I believe the intention was to actually make the system reliable, but left as an exercise for the reader, so to speak. And it is a rather simple exercise -- one could return some kind of event from the server and let the application decide what to do or resent un-acknowledged packets automatically. |
I am using Laminar 0.5.0 in conjunction with Bevy 0.5.0 through my own systems (I'm not using a library such as the outdated bevy_prototype_network_laminar) and I'm left in a bit of a pickle.
Essentialy what I have is a client that sends packets and heartbeats every so often to the server as well as the other way around, both of which are made with laminar + bevy and run on the same machine. But sometimes the clients sends in many packets at once (around a hundred), and when it does, the server recieves those packets normally, but after doing so, all the subsequent heartbeats responses from the server somehow magically make more packets appear out of nowhere. Please take a look at this
(excuse me for my mousewriting)
On the client:
Total packets sent: 100
On the server:
Total packets received: 208
As you can see, everytime the server sends a hearbeat response back to the client, a portion of these packets reappear on the server even after the whole batch had been received. I have checked these packets and they do deserialize correctly into their structs so corruption isn't an issue. And I don't see a send message anywhere on the client.

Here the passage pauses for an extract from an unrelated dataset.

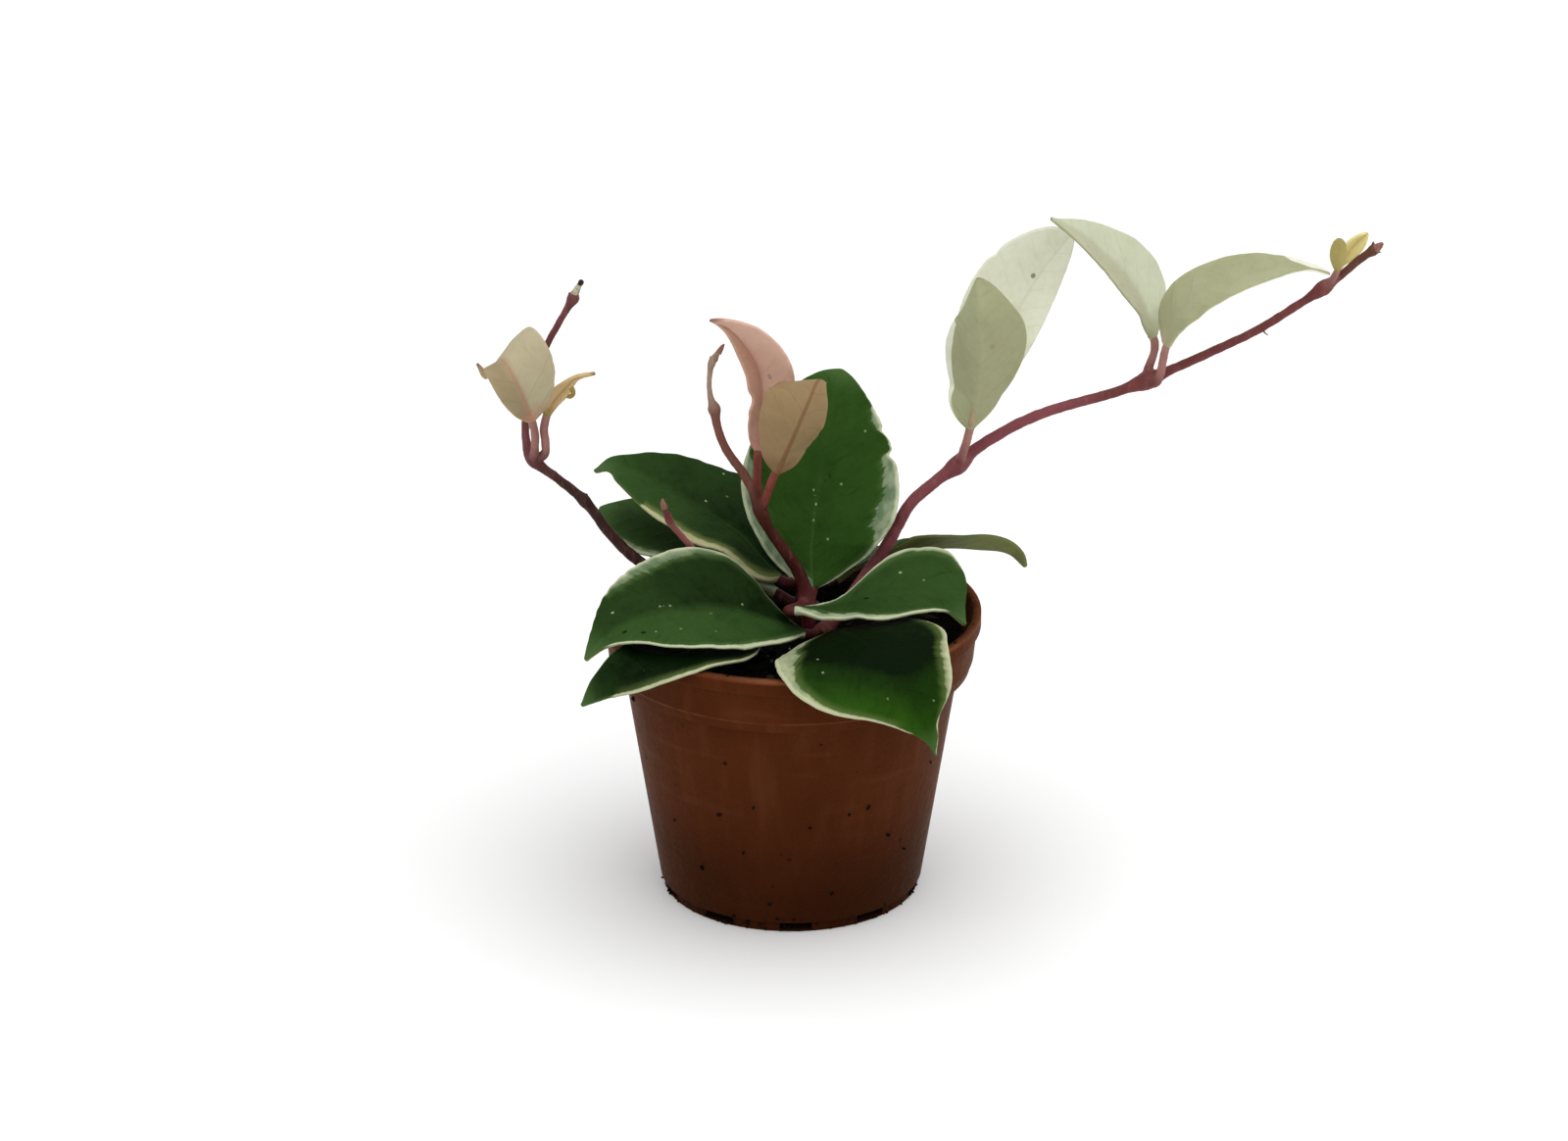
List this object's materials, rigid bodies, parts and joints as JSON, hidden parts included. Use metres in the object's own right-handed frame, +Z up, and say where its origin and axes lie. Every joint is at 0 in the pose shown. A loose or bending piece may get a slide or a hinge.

If I do the same but for only send 30 packets:
Everything suddenly looks okay
Also, this doesn't happen if these packets are sent reliable ordered, so perhaps its only an issue with reliable unordered packets, but then it introduces another problem because these packets (if its a really high number like 400) are sort of "synchronized" to the heartbeats like this:
The total number of received packets is correct but the second batch here arrives very late (a heartbeat lasts 2 seconds) and from my observations it happens right after some heartbeat response, not any earlier or later. Is this expected behaviour? Or should I open another issue for this?
I have thought of using enet or another library for this, but changing all of this code would be fustrating. Any idea why all of this happens?